One way that these cases can be reconciled is if they are interpreted not as setting forth rigid rules without exceptions but as general guidelines that should be followed when the reasons for doing so are present. In Moran v. Sondalle, 218 F.3d 647, 649 (7th Cir. 2000), the court noted that "[p]risoners may be tempted to choose one route rather than another to avoid limitations imposed by Congress." See also Pischke v. Litscher, 178 F.3d 497, 500 (7th Cir. 1999) (noting different procedural requirements and consequences of § 1983 and habeas corpus statutes as reasons for refusing to convert action).
In this case, petitioner may be attempting to avoid a number of limitations by filing his civil rights claim in a petition for a writ of habeas corpus. The filing fee for an action under § 1983 is $350 as opposed to $5 for actions brought under 28 U.S.C. § 2254. The requirements for exhausting administrative remedies are slightly less strict in § 1983 suits than in § 2254 actions.Compare Massey v. Wheeler, 221 F.3d 1030 (7th Cir. 2000) (exhaustion in § 1983 suit affirmative defense that may be waived) with Gonzalez v. O'Connell, 355 F.3d 1010, 1016 (7th Cir. 2004) (no exception to statutory exhaustion requirements (such as those in § 2254)). In habeas corpus actions, the proper respondent is petitioner's custodian, whereas in a § 1983 action, a petitioner may proceed against any state official who is alleged to have been personally involved in violating his constitutional rights. Finally, actions under § 1983 are subject to the 1996 Prison Litigation Reform Act, whereas habeas corpus actions are not. Under the PLRA, the court must assess petitioner an initial partial payment of the filing fee, 28 U.S.C. § 1915(a)(2), screen his complaint before it is served on the respondents and dismiss it promptly if it is frivolous or malicious, fails to state a claim on which relief may be granted or seeks money damages from a defendant who is immune from such relief, 28 U.S.C. § 1915(e)(2), and collect the remaining portion of the filing fee from his prison account even if his request for leave to proceed with his action is denied, 28 U.S.C. § 1915(b)(2). In addition, if petitioner's complaint is dismissed for one of the reasons listed above, he will earn a "strike" under the three strikes provision of § 1915, § 1915(g).
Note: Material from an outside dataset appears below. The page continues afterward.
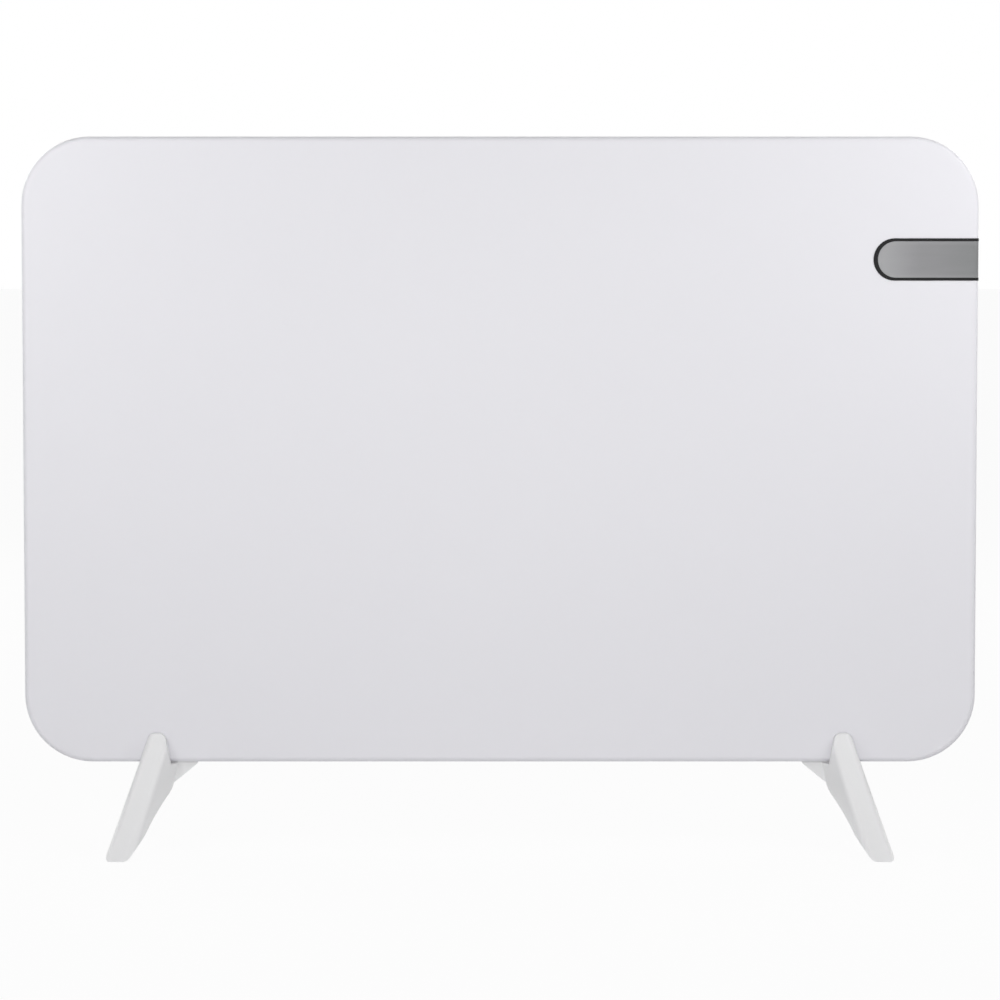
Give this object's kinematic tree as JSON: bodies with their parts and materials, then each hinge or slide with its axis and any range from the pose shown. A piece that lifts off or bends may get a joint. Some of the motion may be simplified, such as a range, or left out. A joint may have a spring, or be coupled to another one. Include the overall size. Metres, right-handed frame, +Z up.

Therefore, although I will not dismiss this case, I decline to convert petitioner's action until he has clarified his intentions. It is possible that petitioner wishes to proceed in habeas corpus because he is interested in seeking release rather than money damages and he wishes to avoid an action that is subject to the Prison Litigation Reform Act and its many provisions. Therefore, I will give petitioner until November 6, 2006, in which to inform the court in writing whether he wants his case to be treated as a § 1983 action or as a petition for a writ of habeas corpus. Petitioner should bear in mind that if he chooses to proceed under § 2254, I will require him to pay $4.01 of the $5 filing fee (petitioner's trust fund account statement reveals that he is eligible for waiver of prepayment of only $.99 of the $5 fee for filing a habeas corpus action, Longbehn v. United States, 169 F.3d 1082 (7th Cir. 1999) and then I will promptly dismiss the case on the ground that petitioner has not alleged facts entitling him to habeas corpus relief. If he chooses to proceed in a civil action under § 1983, he is to so advise the court and arrange promptly to send $4.01 as an initial partial payment of the $350 fee for filing a civil complaint.
ORDER
IT IS ORDERED that petitioner Robert Lee Jordan may have until November 6, 2006, in which to inform the court whether he wishes this court to treat his pleading as a petition for a writ of habeas corpus pursuant to 28 U.S.C. § 2254 or as a complaint in a civil action under 42 U.S.C. § 1983. If he chooses to proceed under the habeas corpus statute, he may have until November 13, 2006, in which to pay $4.01 of the $5 filing fee by submitting a check or money order made payable to the clerk of court in that amount. If he chooses to proceed under § 1983, he may have until November 13, 2006, to pay an initial partial payment of the $350 filing fee in the amount of $4.01. If petitioner fails to advise the court of his preference for treatment of his pleading and fails to pay $4.01 by November 13, 2006, I will treat his action as a habeas corpus action and deny him leave to proceed in forma pauperis on the ground that he has not paid the $4.01 payment the court has determined he must pay in order to proceed with his habeas corpus action.